Personally, if I was four decades younger I’d be delighted to work at SpaceX. When I was starting out – during the stagflation of the mid 70’s when jobs were scarce – I wound up working a lot of uncompensated long hours. Born too soon, I guess.
…and grants of stock that will fix you for life if you stay on for a decade.
Are they still advertising that 50hr work weeks are common with overtime frequently required to achieve schedule goals?
As long as these are hourly jobs that pay time and a half for overtime, there are always plenty of workers who will take those jobs.
Even if they’re not hourly, as a salaried engineer/programmer, I’ve often had to work more than 40 hours a week. We once spent several months working “mandatory Saturdays”. That wasn’t fun. As a professional in a rapidly growing company, that often comes with the territory, unfortunately.
The jobs are typically salaried positions and exempt. 50 hours/week is a minimum. If you aren’t working more, supervisors will start giving you the eye as you clock out……”not a team player”.
SpaceX has been around for some time now; they are hardly a startup. The question is if you want a life or a job that pays $20/hour since that’s what can happen when you take home what would be a reasonable salary for 40/week but work 1.5x that. Elon is also a fiend for scheduling launches and big tests on bank holidays.
Unlike a socialist nation no one is forcing anyone to work at SpaceX. If they don’t want to apply for a job there they don’t have to. And if no one applies than they will have to increase the pay, it is how a free labor market works.
True, but again, I’ve worked in such an environment myself. I don’t currently work 60-80 hours a week, but that was the norm for me at one time. And I’ve never worked for SpaceX or in aerospace for that matter (despite my aerospace degree).

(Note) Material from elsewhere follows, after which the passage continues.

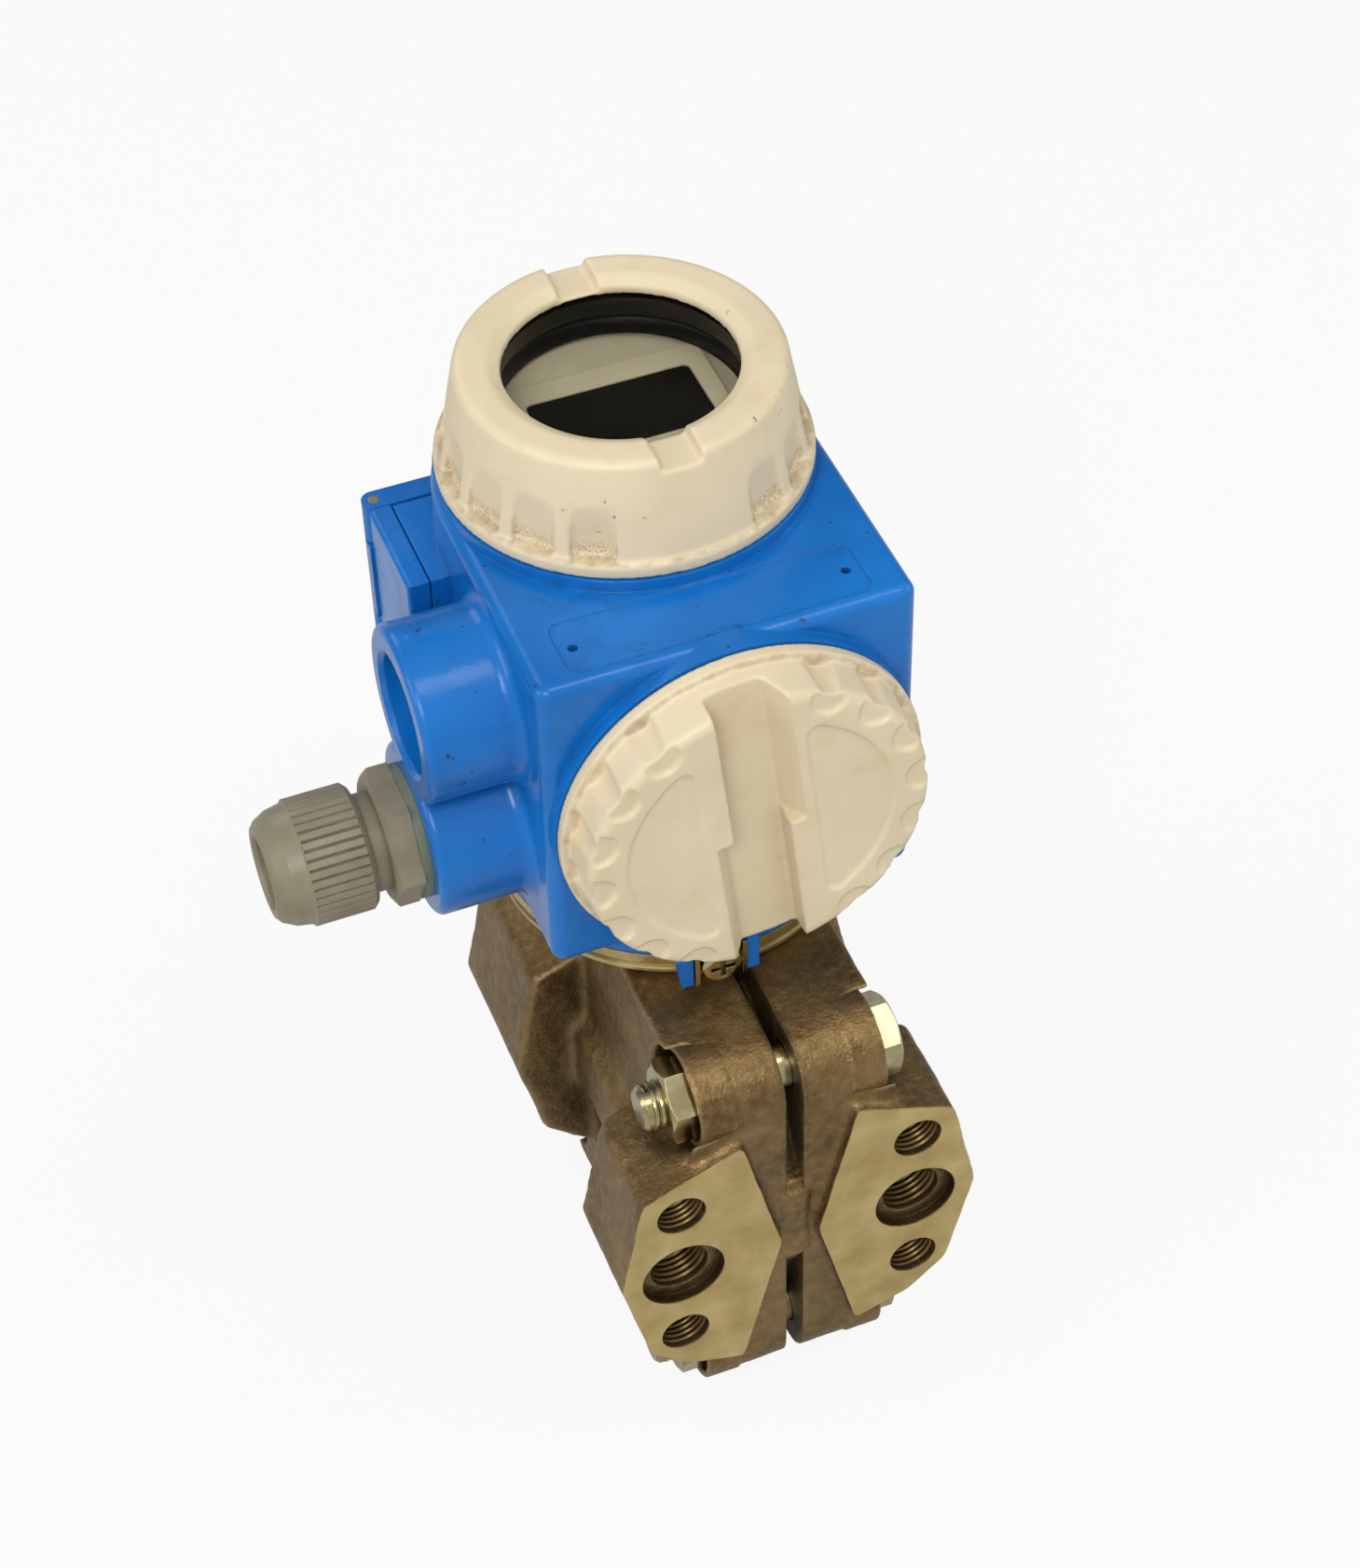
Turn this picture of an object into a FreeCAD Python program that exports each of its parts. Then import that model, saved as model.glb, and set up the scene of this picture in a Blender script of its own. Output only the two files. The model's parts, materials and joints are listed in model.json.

SpaceX employees get stock as part of their total compensation package so salary is hardly the whole story.
Just to clarify, that FCC approval is to give SpaceX “Special Temporary Authority” over certain radio frequencies when they conduct a test flight. It is not a flight permit.
The flight permit has to come from the FAA. And to get a flight permit, SpaceX needs to actually have Starship SN1 built and ground-tested, and convince the FAA’s Administrator for Space Transportation (retired USAF General Wayne Monteith, who was the former commander of the 45th Space Wing) that SN1 is airworthy and that safety measures will be in place to the FAA’s satisfaction. That is the hard part.
Back in August last year, it took almost a month for SpaceX to negotiate with FAA-AST to conduct Starhopper’s 2nd test flight. SpaceX had to agree to do a hazard analysis, take out a $100 million insurance policy, and lower the maximum height of the hop from 200m down to 150m.
The FCC comms permit is the easy part.
It will take at least a month to assemble SN1’s hull, another month to outfit it with things like the avionics, engines, fins, actuators, etc., then ground tests of not just the tanks but all the onboard systems. My guess is that SN1 won’t get its FAA launch permit at least until June.
Back then (when Starhopper was flying) the Boca Chica village still have residents, SpaceX has since bought out all the permanent residents, all the residents who sold their property will leave by March 31st. So it’s a complete different situation now, BTW this clearing of the village is by FAA’s request, they want an empty village for later launches.